For decades, we’ve known that the Sun resides in what astronomers charmingly refer to as the Local Bubble (unless you catch them while delivering a talk to their peers, in which case they might refer to it as an “underdensity” in the interstellar medium, a.k.a. the ISM). Basically, around the Sun, there’s less gas and dust between the stars than we see around other stars.

It’s probably worth a quick aside about the “vacuum of space” at this point. Yes, it’s true, from an earthbound perspective, that space is a vacuum. But there’s no such thing as a perfect vacuum, so it’s very much a relative term. It’s not that there are absolutely no atoms or molecules whatsoever in the space between the stars—it’s just that there are very few! Give or take, in interstellar space, you’d find about one atom per cubic centimeter (equivalent to the volume of a very large blueberry or a rather small marble); for comparison, Earth’s atmosphere at sea level is about 10 billion billion times more dense. So, in spite of how astonishingly empty space is, in fact there is stuff out there! And some parts of space have more stuff than others. This is important for us because particularly dense parts of space are where stars and planets form.

So although astronomers have known for decades that the ISM near the Sun is a better vacuum than other regions, today’s announcement provides the first link between the Local Bubble and the history of star formation.

Along with the Radcliffe Wave (which was announced a few years ago at an earlier AAS meeting and lies just outside the Local Bubble), this activity accounts for virtually all nearby star formation. “‘Nearby’ meaning stars within 500 light years of the Sun,” Zucker clarified.

So how do you make a bubble 1,000 light years across? First you take some supernovae…

According to the new research, starting about 14 million years ago, a series of supernovae went kablooie, all relatively close to one another. In fact, Zucker indicated that the team has identified the progenitor star cluster (the family of sibling stars that went supernova), which is 15–16 million years old. Fast-flowing material from these exploding stars snowplowed material in front of it, creating what Zucker described as a “superbubble.” Indeed, the Local Bubble continues to expand as material flows away from the original sources of the explosions. “It’s coasting along at about four miles per second,” Zucker says. “It has lost most of its oomph though and has pretty much plateaued in terms of speed.”

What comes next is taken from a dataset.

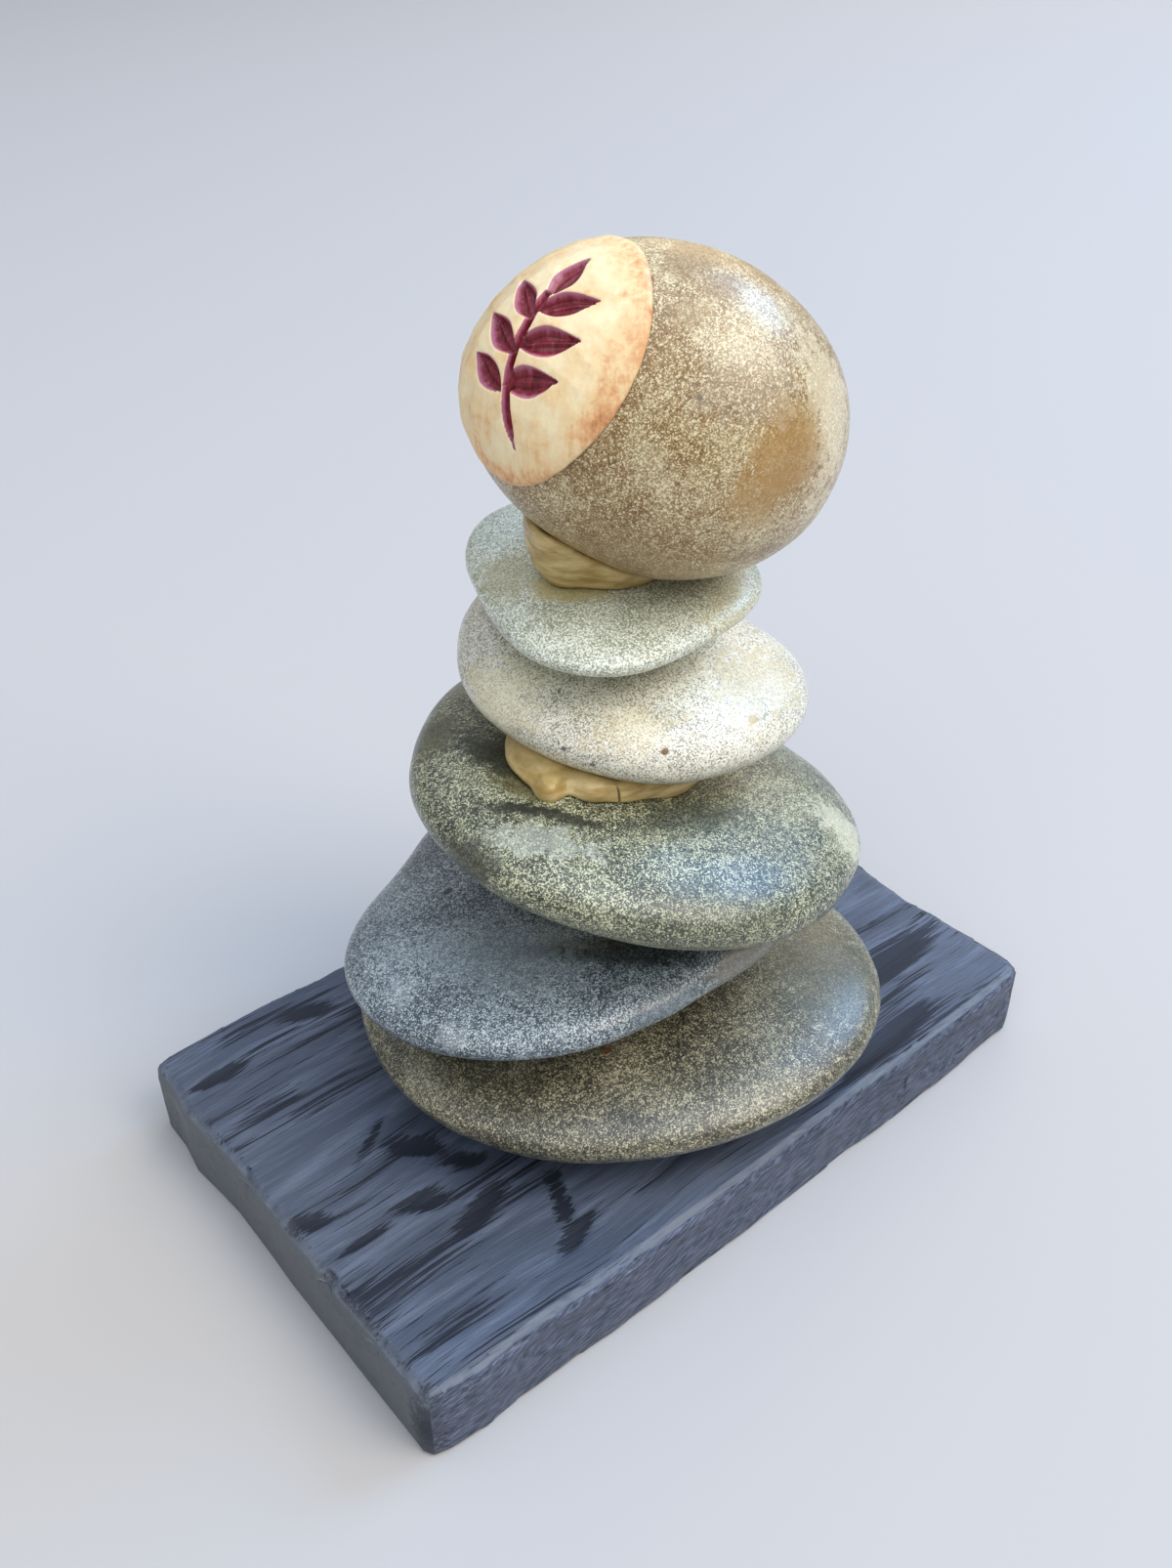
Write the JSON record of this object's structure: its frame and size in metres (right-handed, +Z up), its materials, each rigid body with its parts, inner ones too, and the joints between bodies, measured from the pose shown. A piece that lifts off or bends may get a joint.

Let’s dig into that snowplow analogy for a moment (even though it’s not as familiar to those of us in the San Francisco bubble as it is to folks in the Boston bubble). The same way a snowplow clears a street by redistributing the snow ahead of it, the flow of material from these supernovae creates an overdensity of material in front of it—and remember that sufficiently dense regions or space is where stars and planets form!

Thus, the leading edge of the bubble, fueled by the succession of supernovae starting about 14 million years ago, triggered the formation of stars on its leading edge. Astronomers have long suspected that this would take place, but today’s announcement provides evidence for that hypothesis.

“We were not expecting this,” Zucker is quick to emphasize. She pointed very specifically to a meeting on February 5, 2021, when the team was using glue visualization software to place multiple 3D datasets into the same virtual space and examine the relationship between them. (As the Academy’s Senior Director of Morrison Planetarium and Science Visualization, this warms my heart.) The research team shared a really awesome interactive graphic that allows you to experience that for yourself, interacting with the data to see how all the 3D pieces fit together. They also have an entire site dedicated to these results, where you can watch videos, review presentations, and even download the data yourself.

But wait a second. If you examine all those awesome interactive images, you can clearly see that the Sun lies at the center of this ginormous bubble. What’s up with that?

Turns out, it’s just a coincidence…

“Essentially the Sun is just a spectator and ended up in the bubble by accident,” according to Zucker. The Sun wandered into the Local Bubble about 5 million years ago, as its path around the center of the Milky Way Galaxy allowed it to catch up with the Local Bubble. Several million years from now, the “Local Bubble” won’t be so local any more, as the Sun continues on its current trajectory and exits the underdense region of space.

Charting that trajectory (albeit on much smaller scales than the “superbubble” we’ve been describing), Seth Redfield from Wesleyan University zoomed in on a close up view of where the Sun’s been—and where it’s headed.

Redfield observes individual stars and teases out information—not about the stars themselves, but about the tenuous material that lies between us and the stars! He traces out small variations in the density of material that the Sun has passed through along its trajectory across the Local Bubble, and it turns out that he can acquire reliable physical measurements of temperature, turbulent velocity, atomic and molecular abundances, and dust composition. To use his analogy, it’s like looking in a rearview mirror at the last million years of the Sun’s path through the ISM.